Problem to work on:
Copy out, exactly and without additions, the lines from the one that contains "add(outer_form, mode=Mode.INTERSECT)" to the one that contains "if empty is", both ends included.

--- START Information shown ---

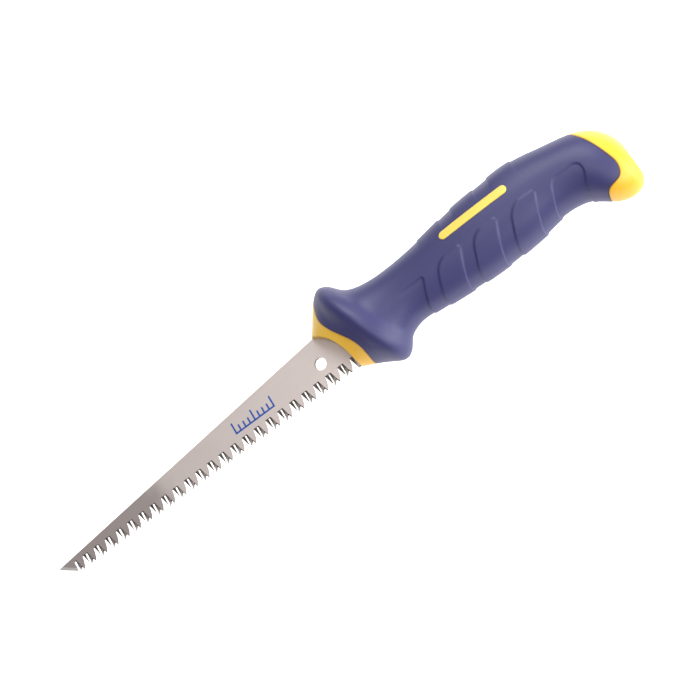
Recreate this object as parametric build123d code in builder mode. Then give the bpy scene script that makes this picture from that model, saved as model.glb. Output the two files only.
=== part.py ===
"""Drywall saw: a tapered toothed blade held in a two-shot handle.

Units are millimetres. The saw lies on its side. +X runs from the blade's tip to the butt of the handle,
+Y from the teeth to the back edge, +Z out of the blade's flat. The origin is the centre of the hang hole,
on the blade's middle plane.
"""
import os
from math import cos, radians, sin, sqrt, tan

from build123d import *

os.makedirs("parts", exist_ok=True)

# ---- blade ----
blade_thickness = 1.4
hang_hole_diameter = 5.5
tooth_pitch = 3.28          # one tooth; they are ground in pairs
tooth_pairs = 24
tooth_depth = 5.5
root_drop = 5.75            # hole centre down to the line of the gullet roots
first_gullet_x = -143.95    # where the first pair of gullets starts
tip_x = -152.6
tip_drop = 4.7              # hole centre down to the point
back_rise_angle = 5.86      # back edge to the tooth line
point_angle = 34.5          # ground front edge to the tooth line
point_bevel_width = 1.4     # sharpened strip behind the front edge
point_edge_land = 0.3       # thickness left at the sharpened edge

# Each pair of teeth is cut by a narrow gullet, a notch that splits the broad tooth's end, and an open gullet.
# Their outlines are given on the blade's upper and lower face, x as a share of the pair's pitch and y as a
# share of the tooth depth from the root line. The walls slant through the blade, which sharpens the teeth.
narrow_gullet = ([(0.02, 0), (0.2, 0), (0.34, -0.62), (0.34, -1.1), (0.02, -1.1)],
                 [(-0.085, 0), (0.03, 0), (0.03, -0.62), (-0.05, -1.1), (-0.15, -1.1)])
end_notch = ([(0.33, -0.62), (0.534, -1.1), (0.137, -1.1)],
             [(0.26, -0.71), (0.396, -1.1), (-0.04, -1.1)])
open_gullet = ([(0.755, 0), (1.0, 0), (1.0, -1.1), (0.44, -1.1), (0.625, -0.77), (0.71, -0.41)],
               [(0.64, 0), (0.703, 0), (0.96, -1.1), (0.33, -1.1), (0.49, -0.77), (0.57, -0.41)])
cut_overlap = 0.01          # cutters pass the blade's faces by this

# ---- tang ----
heel_cover = 0.45           # how far the end of the toothed part reaches into the collar
tang_shoulder_x = 24.0      # where the blade's width steps down to the tang
tang_width = 14.0
tang_end_width = 10.0
tang_end_x = 118.0
tang_centre_y = 3.2
tang_pin_x = (48.0, 96.0)
tang_pin_diameter = 4.0
tang_pin_length = 13.0

# ---- handle ----
# Each section of the handle is an ellipse across a slanted plane: the top point, the bottom point, and the
# half thickness in Z.
sections = [
    ((0.9, 9.4), (12.4, -10.4), 6.5),
    ((5.9, 16.0), (16.0, -12.3), 8.6),
    ((10.7, 22.6), (20.5, -14.4), 11.6),
    ((14.4, 26.1), (26.2, -17.4), 15.2),
    ((18.1, 27.2), (32.2, -20.1), 17.0),
    ((21.8, 24.9), (36.4, -18.0), 15.8),
    ((26.0, 20.2), (39.4, -14.1), 13.8),
    ((33.0, 17.3), (43.5, -12.0), 12.5),
    ((50.0, 16.4), (51.0, -11.5), 12.0),
    ((66.0, 17.9), (66.0, -12.8), 13.0),
    ((86.0, 20.4), (86.0, -13.8), 14.3),
    ((98.0, 21.0), (98.0, -13.5), 14.6),
    ((110.0, 21.4), (110.0, -12.4), 14.4),
    ((119.0, 20.2), (118.0, -11.2), 13.9),
    ((128.0, 18.1), (126.0, -11.5), 13.5),
    ((137.0, 16.1), (133.5, -14.4), 13.4),
    ((144.4, 13.4), (139.8, -19.3), 13.0),
    ((149.6, 9.3), (146.0, -21.4), 11.4),
    ((153.0, 3.8), (151.4, -20.2), 8.6),
    ((154.7, -2.2), (154.7, -15.6), 4.6),
]
grip_wall = 3.4             # soft cover over the rigid core
mouth_centre = (-9.5, -9.5)
mouth_radius = 24.0         # the collar's front edge is an arc about mouth_centre
mouth_wall = 3.6            # collar in front of the core
cap_wall = 4.5              # butt cap behind the core
collar_edge = [(15.0, 31.0), (12.2, 20.5), (10.9, 14.0), (12.8, 7.5), (16.6, 1.0), (20.2, -6.0),
               (20.9, -11.0), (19.5, -17.0)]
cap_edge = [(136.0, 22.0), (140.2, 13.5), (144.4, 5.0), (147.5, -4.5), (148.3, -10.5), (146.4, -14.2),
            (142.2, -15.4), (139.2, -16.2), (137.6, -18.2), (136.2, -22.0)]

# ---- raised pads of the grip ----
pad_rise = 0.5
pad_slant = 0.55            # x gained for each mm up the side
side_pads = [(64.2, 76.4), (82.7, 94.5), (101.7, 113.2)]
side_pad_level = -5.0       # height at which side_pads are measured
side_pad_top = 0.5
side_pad_corner = 2.5
spine_pads = [(64.0, 76.0), (82.0, 94.5), (101.5, 113.5)]
spine_pad_bottom = 14.5

# ---- accent strip on each side of the grip ----
accent_length = 34.0
accent_height = 4.0
accent_centre = (90.5, 9.0)
accent_depth = 1.2

reach = 60.0                # longer than the handle is high or thick


def handle_form(inset):
    """The handle's whole outer form, moved inwards by inset."""
    with BuildPart() as form:
        for top, bottom, half_thickness in sections:
            top_point = Vector(*top)
            bottom_point = Vector(*bottom)
            across = top_point - bottom_point
            facing = Vector(across.Y, -across.X, 0)
            with BuildSketch(Plane((top_point + bottom_point) / 2, x_dir=across, z_dir=facing)):
                Ellipse(across.length / 2 - inset, half_thickness - inset)
        loft()
    return form.part


def zone(edge_points, far_x):
    """Everything between a colour edge, seen square to the blade, and far_x."""
    with BuildPart() as block:
        with BuildSketch(Plane.XY.offset(-reach)):
            with BuildLine():
                edge = Spline(*edge_points)
                Polyline(edge @ 1, (far_x, (edge @ 1).Y), (far_x, (edge @ 0).Y), edge @ 0)
            make_face()
        extrude(amount=2 * reach)
    return block.part


outer_form = handle_form(0)
raised_form = handle_form(-pad_rise)
core_form = handle_form(grip_wall)
accent_floor_form = handle_form(accent_depth)
collar_zone = zone(collar_edge, collar_edge[0][0] - reach)
cap_zone = zone(cap_edge, cap_edge[0][0] + reach)

# ---- blade with its tang ----
tooth_line_y = -root_drop - tooth_depth
mouth_x_at_teeth = mouth_centre[0] + sqrt(mouth_radius**2 - (tooth_line_y - mouth_centre[1])**2)
heel_x = mouth_x_at_teeth + heel_cover
front_edge_run = (tooth_depth + root_drop - tip_drop) / tan(radians(point_angle))
shoulder_back_y = -tip_drop + (tang_shoulder_x - tip_x) * tan(radians(back_rise_angle))
blade_outline = [
    (tip_x, -tip_drop),
    (tang_shoulder_x, shoulder_back_y),
    (tang_shoulder_x, tang_centre_y + tang_width / 2),
    (tang_end_x, tang_centre_y + tang_end_width / 2),
    (tang_end_x, tang_centre_y - tang_end_width / 2),
    (tang_shoulder_x, tang_centre_y - tang_width / 2),
    (tang_shoulder_x, -root_drop),
    (heel_x, -root_drop),
    (heel_x, tooth_line_y),
    (tip_x + front_edge_run, tooth_line_y),
]
along_front_edge = Vector(cos(radians(point_angle)), -sin(radians(point_angle)), 0)
into_blade = Vector(sin(radians(point_angle)), cos(radians(point_angle)), 0)
face_z = blade_thickness / 2

pair_pitch = 2 * tooth_pitch
with BuildPart() as pair_cutter:
    for upper, lower in (narrow_gullet, end_notch, open_gullet):
        for outline, z in ((lower, -face_z - cut_overlap), (upper, face_z + cut_overlap)):
            with BuildSketch(Plane.XY.offset(z)):
                with BuildLine():
                    Polyline(*[(x * pair_pitch, y * tooth_depth) for x, y in outline], close=True)
                make_face()
        loft(ruled=True)

with BuildPart() as blade:
    with BuildSketch(Plane.XY.offset(-face_z)):
        with BuildLine():
            Polyline(*blade_outline, close=True)
        make_face()
        with Locations([(x, tang_centre_y) for x in tang_pin_x]):
            Circle(tang_pin_diameter / 2, mode=Mode.SUBTRACT)
        Circle(hang_hole_diameter / 2, mode=Mode.SUBTRACT)
    extrude(amount=blade_thickness)
    with BuildSketch(Plane((tip_x, -tip_drop), x_dir=into_blade, z_dir=along_front_edge)):
        for side in (1, -1):
            with BuildLine():
                Polyline((0, side * point_edge_land / 2), (point_bevel_width, side * face_z),
                         (0, side * face_z), close=True)
            make_face()
    extrude(amount=front_edge_run / cos(radians(point_angle)), mode=Mode.SUBTRACT)
    with Locations([(first_gullet_x + pair * pair_pitch, -root_drop) for pair in range(tooth_pairs)]):
        add(pair_cutter.part, mode=Mode.SUBTRACT)
blade.part.label = "blade"
export_step(blade.part, "parts/blade.step")

# ---- pins that hold the tang in the core ----
tang_pins = []
for pin_name, pin_x in zip(("tang_pin_front", "tang_pin_rear"), tang_pin_x):
    with BuildPart(Plane((pin_x, tang_centre_y, 0))) as tang_pin:
        Cylinder(tang_pin_diameter / 2, tang_pin_length)
    tang_pin.part.label = pin_name
    export_step(tang_pin.part, f"parts/{pin_name}.step")
    tang_pins.append(tang_pin.part)

# ---- rigid core, two halves round the tang ----
with BuildPart() as core_block:
    add(core_form)
    with BuildSketch(Plane.XY.offset(-reach)):
        with Locations(mouth_centre):
            Circle(mouth_radius + mouth_wall)
    extrude(amount=2 * reach, mode=Mode.SUBTRACT)
    split(bisect_by=Plane.YZ.offset(sections[-1][0][0] - cap_wall), keep=Keep.BOTTOM)

with BuildPart() as core_left:
    add(core_block.part)
    add([blade.part, *tang_pins], mode=Mode.SUBTRACT)
    split(bisect_by=Plane.XY, keep=Keep.TOP)
core_left.part.label = "core_left"
export_step(core_left.part, "parts/core_left.step")

with BuildPart() as core_right:
    add(core_block.part)
    add([blade.part, *tang_pins], mode=Mode.SUBTRACT)
    split(bisect_by=Plane.XY, keep=Keep.BOTTOM)
core_right.part.label = "core_right"
export_step(core_right.part, "parts/core_right.step")

# ---- front collar, round the blade's root ----
with BuildPart() as front_collar:
    add(outer_form)
    add(collar_zone, mode=Mode.INTERSECT)
    with BuildSketch(Plane.XY.offset(-reach)):
        with Locations(mouth_centre):
            Circle(mouth_radius)
    extrude(amount=2 * reach, mode=Mode.SUBTRACT)
    add([blade.part, core_block.part], mode=Mode.SUBTRACT)
front_collar.part.label = "front_collar"
export_step(front_collar.part, "parts/front_collar.step")

# ---- butt cap ----
with BuildPart() as butt_cap:
    add(outer_form)
    add(cap_zone, mode=Mode.INTERSECT)
    add(core_block.part, mode=Mode.SUBTRACT)
butt_cap.part.label = "butt_cap"
export_step(butt_cap.part, "parts/butt_cap.step")

# ---- raised pads on the grip's sides and along its spine ----
with BuildPart() as pads:
    for start_x, end_x in side_pads:
        with BuildSketch(Plane.XY.offset(-reach)) as pad_outline:
            with BuildLine():
                top_shift = (side_pad_top - side_pad_level) * pad_slant
                bottom_shift = (-reach - side_pad_level) * pad_slant
                Polyline((start_x + bottom_shift, -reach), (end_x + bottom_shift, -reach),
                         (end_x + top_shift, side_pad_top), (start_x + top_shift, side_pad_top), close=True)
            make_face()
            fillet(pad_outline.vertices().group_by(Axis.Y)[-1], side_pad_corner)
        extrude(amount=2 * reach)
    for start_x, end_x in spine_pads:
        with BuildSketch(Plane.XZ.offset(-reach)):
            with Locations(((start_x + end_x) / 2, 0)):
                Rectangle(end_x - start_x, 2 * reach)
        extrude(amount=reach - spine_pad_bottom)
    add(raised_form, mode=Mode.INTERSECT)

# ---- accent strip let into each side of the grip ----
with BuildPart() as accent_left:
    with BuildSketch():
        with Locations(accent_centre):
            SlotOverall(accent_length, accent_height)
    extrude(amount=reach)
    add(outer_form, mode=Mode.INTERSECT)
    add(accent_floor_form, mode=Mode.SUBTRACT)
accent_left.part.label = "accent_left"
export_step(accent_left.part, "parts/accent_left.step")

with BuildPart() as accent_right:
    add(mirror(accent_left.part, about=Plane.XY))
accent_right.part.label = "accent_right"
export_step(accent_right.part, "parts/accent_right.step")

# ---- soft grip, moulded over the core between collar and cap ----
with BuildPart() as grip:
    add([outer_form, pads.part])
    add([collar_zone, cap_zone], mode=Mode.SUBTRACT)
    add([core_block.part, accent_left.part, accent_right.part], mode=Mode.SUBTRACT)
grip.part.label = "grip"
export_step(grip.part, "parts/grip.step")
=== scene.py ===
"""Looks of the drywall saw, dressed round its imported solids.

+X runs from the blade's tip to the butt, +Y from the teeth to the back edge, +Z out of the blade's flat.
Blender's lengths are metres. The handle is worked out in millimetres and becomes metres in its meshes.
"""
from math import cos, pi, radians, sin

import bmesh
import bpy
import numpy as np
from mathutils import Matrix, Vector


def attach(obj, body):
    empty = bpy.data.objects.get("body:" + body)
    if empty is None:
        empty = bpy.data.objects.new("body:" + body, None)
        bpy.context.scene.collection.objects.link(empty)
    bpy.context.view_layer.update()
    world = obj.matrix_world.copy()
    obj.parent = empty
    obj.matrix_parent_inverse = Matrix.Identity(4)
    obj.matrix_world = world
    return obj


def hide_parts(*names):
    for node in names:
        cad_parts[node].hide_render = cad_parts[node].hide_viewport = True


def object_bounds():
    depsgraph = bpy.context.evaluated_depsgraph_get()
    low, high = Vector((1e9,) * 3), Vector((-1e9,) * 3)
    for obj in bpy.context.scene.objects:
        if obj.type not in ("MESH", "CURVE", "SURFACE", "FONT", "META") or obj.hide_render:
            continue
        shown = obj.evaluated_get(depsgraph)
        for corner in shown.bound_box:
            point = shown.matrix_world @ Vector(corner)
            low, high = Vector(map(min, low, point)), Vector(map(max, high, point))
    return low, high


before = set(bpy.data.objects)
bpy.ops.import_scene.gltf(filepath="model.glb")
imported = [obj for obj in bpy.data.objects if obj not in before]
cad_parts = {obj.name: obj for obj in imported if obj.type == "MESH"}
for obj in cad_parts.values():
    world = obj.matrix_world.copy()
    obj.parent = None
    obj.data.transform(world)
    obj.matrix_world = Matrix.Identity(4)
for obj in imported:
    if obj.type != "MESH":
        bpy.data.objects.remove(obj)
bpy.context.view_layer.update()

MM = 0.001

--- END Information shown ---

Written solution:
    add(outer_form, mode=Mode.INTERSECT)
    add(accent_floor_form, mode=Mode.SUBTRACT)
accent_left.part.label = "accent_left"
export_step(accent_left.part, "parts/accent_left.step")

with BuildPart() as accent_right:
    add(mirror(accent_left.part, about=Plane.XY))
accent_right.part.label = "accent_right"
export_step(accent_right.part, "parts/accent_right.step")

# ---- soft grip, moulded over the core between collar and cap ----
with BuildPart() as grip:
    add([outer_form, pads.part])
    add([collar_zone, cap_zone], mode=Mode.SUBTRACT)
    add([core_block.part, accent_left.part, accent_right.part], mode=Mode.SUBTRACT)
grip.part.label = "grip"
export_step(grip.part, "parts/grip.step")
=== scene.py ===
"""Looks of the drywall saw, dressed round its imported solids.

+X runs from the blade's tip to the butt, +Y from the teeth to the back edge, +Z out of the blade's flat.
Blender's lengths are metres. The handle is worked out in millimetres and becomes metres in its meshes.
"""
from math import cos, pi, radians, sin

import bmesh
import bpy
import numpy as np
from mathutils import Matrix, Vector


def attach(obj, body):
    empty = bpy.data.objects.get("body:" + body)
    if empty is None:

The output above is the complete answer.